La photographie, avant d’être une source d’inspiration, demeure un outil. Un outil à partir duquel j’ai bâti beaucoup de mes tableaux. Or, je cherche à les rendre autonomes vis à vis de ce dernier. La liberté que je cherche en peinture s’est longtemps butée à un souci de réalisme tiré de l’image photographique. L’image sert la peinture, non l’inverse. Il m’est arrivé d’achever un tableau, et de trouver mes modèles imprimées, souillées de taches de peinture, plus forts que mon ouvrage…C’est de ce constat qu’est né Papiers peints sur fond vert. Ce tableau en a amené d’autres qui ont, depuis, libéré mon travail de cette animosité vis à vis de son modèle.

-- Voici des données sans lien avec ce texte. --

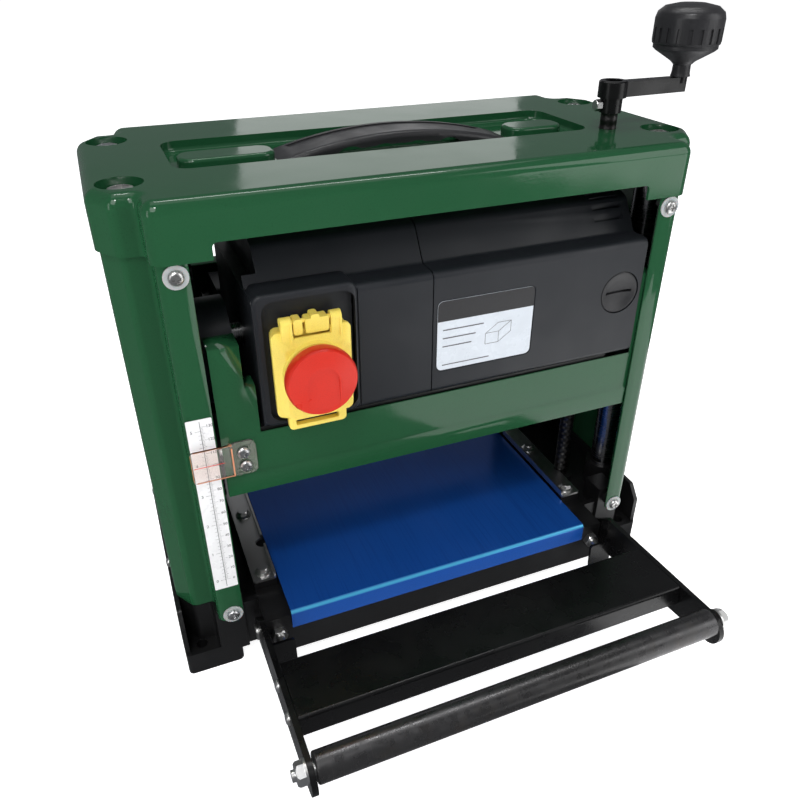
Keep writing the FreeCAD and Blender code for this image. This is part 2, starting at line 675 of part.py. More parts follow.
def housing(x0, x1, open_at):
    """A shell of the motor cover between two X positions, open at the seam."""
    outer = prism_x(housing_profile(0), [4, 2, 10, 14, 16, 8, 3, 5], x0, x1)
    inner_x0 = x0 + (0 if open_at == "low" else 3)
    inner_x1 = x1 - (0 if open_at == "high" else 3)
    inner = prism_x(housing_profile(3), [0, 0, 6, 10, 12, 6, 3, 3], inner_x0, inner_x1)
    return outer, inner


def make_motor_cover_left():
    outer, inner = housing(FASCIA_LEFT, FASCIA_SEAM - 0.4, "high")
    outer = outer.cut(box(-130, -119, -75, 30, 301, 340))
    inner = inner.cut(box(-130, -116, -80, 30, 298, 340))
    cheek = plate_y(FASCIA_LEFT, -62, FASCIA_LOW, 306, 6, FASCIA_Y - 1, -76)
    cheek = cheek.makeFillet(3, edges_where(cheek, lambda b, e: b.YMax < FASCIA_Y - 0.9))
    hollow = plate_y(FASCIA_LEFT + 3, -65, FASCIA_LOW - 5, 303, 4, FASCIA_Y + 5, -70)
    cover = join([outer, cheek]).cut(inner.fuse(hollow))
    recess = plate_y(-123, -63.8, 217.5, 301.5, 8, -110, -93.6)
    floor = plate_y(-125.5, -64.5, FASCIA_LOW, 303, 3, -93.6, -91)
    cover = join([cover.cut(recess), floor])
    groove = box(-62.4, -61.4, -99, FASCIA_Y + 1.2, 200, 310)
    cover = cover.cut(groove)
    cover = cover.cut(rod(10, vec(FASCIA_LEFT - 1, MOTOR_Y, MOTOR_Z), 6, X_AXIS))
    cover = cover.cut(rod(3.2, vec(SWITCH_X, -96, START_Z), 12, Y_AXIS))
    return cover.cut(rod(7, vec(-100, 20, 286), 10, Y_AXIS))


def make_motor_cover_right():
    outer, inner = housing(FASCIA_SEAM + 0.4, FASCIA_RIGHT, "low")
    outer = outer.cut(box(140, 160, -56, 30, 200, 340))
    inner = inner.cut(box(137, 160, -59, 30, 200, 340))
    cover = outer.cut(inner)
    cap_seat = rod(19, vec(CAP_X, FASCIA_Y + 1, CAP_Z), 8.4, Y_AXIS).cut(
        box(FASCIA_RIGHT - 3, 165, -100, -80, 240, 290))
    cover = join([cover, cap_seat])
    cover = cover.cut(rod(16.1, vec(CAP_X, FASCIA_Y - 1, CAP_Z), 5, Y_AXIS))
    cover = cover.cut(rod(9.1, vec(CAP_X, FASCIA_Y, CAP_Z), 20, Y_AXIS))
    side_vents = [box(130, 165, y, y + 3.6, 245, 330) for y in (-52, -43, -34, -25, -16, -7)]
    louvres = [box(126, 150, y, y + 2.4, 304, 335) for y in (-74.5, -70, -65.5, -61)]
    cover = cover.cut(group(side_vents)).cut(group(louvres))
    label_seat = plate_y(-7.5, 67.5, 229.5, 283, 5, FASCIA_Y - 1, FASCIA_Y + 0.5)
    return cover.cut(label_seat)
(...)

Si l’ensemble de votre travail se situe plutôt du côté de la figuration, on trouve une forte tension vers l’abstraction, notamment dans les séries Chiffon et Palettes. Qu’en est-il du lien entre figuration et abstraction ? Cela fait-il encore sens de diviser les choses ainsi ?

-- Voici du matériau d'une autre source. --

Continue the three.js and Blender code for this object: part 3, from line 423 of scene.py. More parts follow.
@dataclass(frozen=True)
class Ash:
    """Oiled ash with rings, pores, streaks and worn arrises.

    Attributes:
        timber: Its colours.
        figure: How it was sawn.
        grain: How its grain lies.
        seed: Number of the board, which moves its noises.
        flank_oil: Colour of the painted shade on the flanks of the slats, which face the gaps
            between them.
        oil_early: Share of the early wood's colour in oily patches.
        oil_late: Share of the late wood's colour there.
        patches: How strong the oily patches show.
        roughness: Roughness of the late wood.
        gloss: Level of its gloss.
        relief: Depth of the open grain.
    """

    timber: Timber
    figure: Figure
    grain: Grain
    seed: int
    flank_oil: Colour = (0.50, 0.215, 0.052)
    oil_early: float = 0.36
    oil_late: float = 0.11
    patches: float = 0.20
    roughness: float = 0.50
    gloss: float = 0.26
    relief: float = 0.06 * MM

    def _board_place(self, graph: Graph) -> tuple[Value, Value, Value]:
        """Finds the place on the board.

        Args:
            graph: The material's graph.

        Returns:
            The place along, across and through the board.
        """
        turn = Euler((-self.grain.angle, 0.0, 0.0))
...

Une peinture figurative est une somme de taches organisées de façon à produire une image. Combien, au musée se penchent au plus près des tableaux ? Ils cherchent probablement à perdre de vue l’image pour goûter à deux centimètres carrés de peinture abstraite. Il m’arrive d’oublier l’objet que je peins au profit d’un accident de matière. « Ah oui, c’était un ventre ». Et le bout de chair s’organise autour de l’accident que je veille à garder intact. Les accidents prennent de plus en plus d’importance dans ma peinture. Dans la série des Chiffons et des Rideaux, il s’agit ni plus, ni moins de mes torchons et de ceux Camille. Ce sont les carrés de tissus sur lesquelles nous essuyons nos pinceaux. Des chutes d’ateliers. Je les tends sur un châssis et les enduis à la colle de peau. En transparence, je travaille à un effet de drapé, celui d’un torchon, d’un rideau ou d’un vêtement. Enfin, pour que l’objet émerge, je le détoure avec une couleur opaque. Ce qui est donné à voir, ce sont des torchons maculés, des bouts accidentelles de peintures abstraites, maquillés en ce qu’ils étaient initialement, des drapés. La distinction entre la figuration et l’abstraction va de soi, mais sur la distance qui les sépare, on ne distingue pas de frontière nette. L’une et l’autre se chevauchent, sont les facettes d’un même volume.

Si la peinture figurative représente le monde, il semble que votre travail n’omet pas de parler de la peinture en soi, c’est peut-être ce que reflètent les séries Chiffon et Palettes. Votre travail est-il d’abord une réflexion sur le médium ?

C’est tout à fait le cas depuis Papiers peints sur fond vert. J’ai fait au printemps 2016, une petite exposition au Schaufenster à Selestat, dont c’était précisément l’objet. Elle avait pour titre Huis Clos et était accompagnée de ces quelques lignes. « Au cours du travail, des choses tombent. Impressions sur papier A4 souillées ou chiffons raidis par la matière, ces chutes s’entassent dans l’atelier. Elles ont été les consommables utiles à la fabrication d’une peinture. Certaines deviennent le sujet d’un prochain tableau. A nouveau, des choses tombent. » Au moment où je travaillais à la série Baignade surveillée, je passais un temps considérable sur les tumblr, blog, partout où je pouvais trouver des photographies amateurs de naturisme. Je piochais une figure par ci, une autre par là, ailleurs encore un ciel, et constituais ainsi mon tableau. En peu de temps, mon atelier regorgeait de ces feuilles A4 sur lesquelles, par soucis d’économie, était imprimé deux images. Les tiroirs en vomissaient, d’autres jonchaient sur le parquet. Celles que j’avais utilisé pour le bien d’un tableau, étaient souillées par un long séjour sur une palette ou entre mes doigts sales. L’huile formaient des auréoles jaunâtres et sur certaines on peinait à lire l’image.

Sur Papiers peints sur fond vert, je renonce à les utiliser tel que je le faisais jusque là. Je ne veux plus représenter une scène, celle de corps nus dans un paysage ; mais peindre mes modèles telle qu’ils sont. Je peins dix neuf de ces feuilles sur une toile de lin à la maille très grossière. Je choisis un fond vert, en pensant à l’autre fond vert, celui du cinéma. Le vert d’incrustation, chroma key me semble être aux vidéastes ce que la toile vierge est à un peintre. La couleur est forte, elle m’évoque le factice, l’image en construction, les possibles. Ce tableau est le fruit d’un labeur absurde, celui de vouloir donner l’illusion du papier sur une toile de jute et celui de chercher une teinte d’une précision numérique avec des outils aléatoires. Pour la première fois, je peins mon atelier, ma pratique. Il s’agit à la fois de mon matériel mais aussi de mes chimères. De là, j’ai persisté en ce sens. De façon très formelle, lorsque mes déchets d’atelier deviennent un support, un sujet ou les deux à la fois. Et d’une manière plus littéraire, dans la série Studio. J’y mets en scène un fantasme d’atelier. Comme dans un manuel pour jeune magicien, il s’agit d’y montrer le chantier en cours d’une peinture, ses coulisses, le leurre et les outils utiles à sa mise en oeuvre.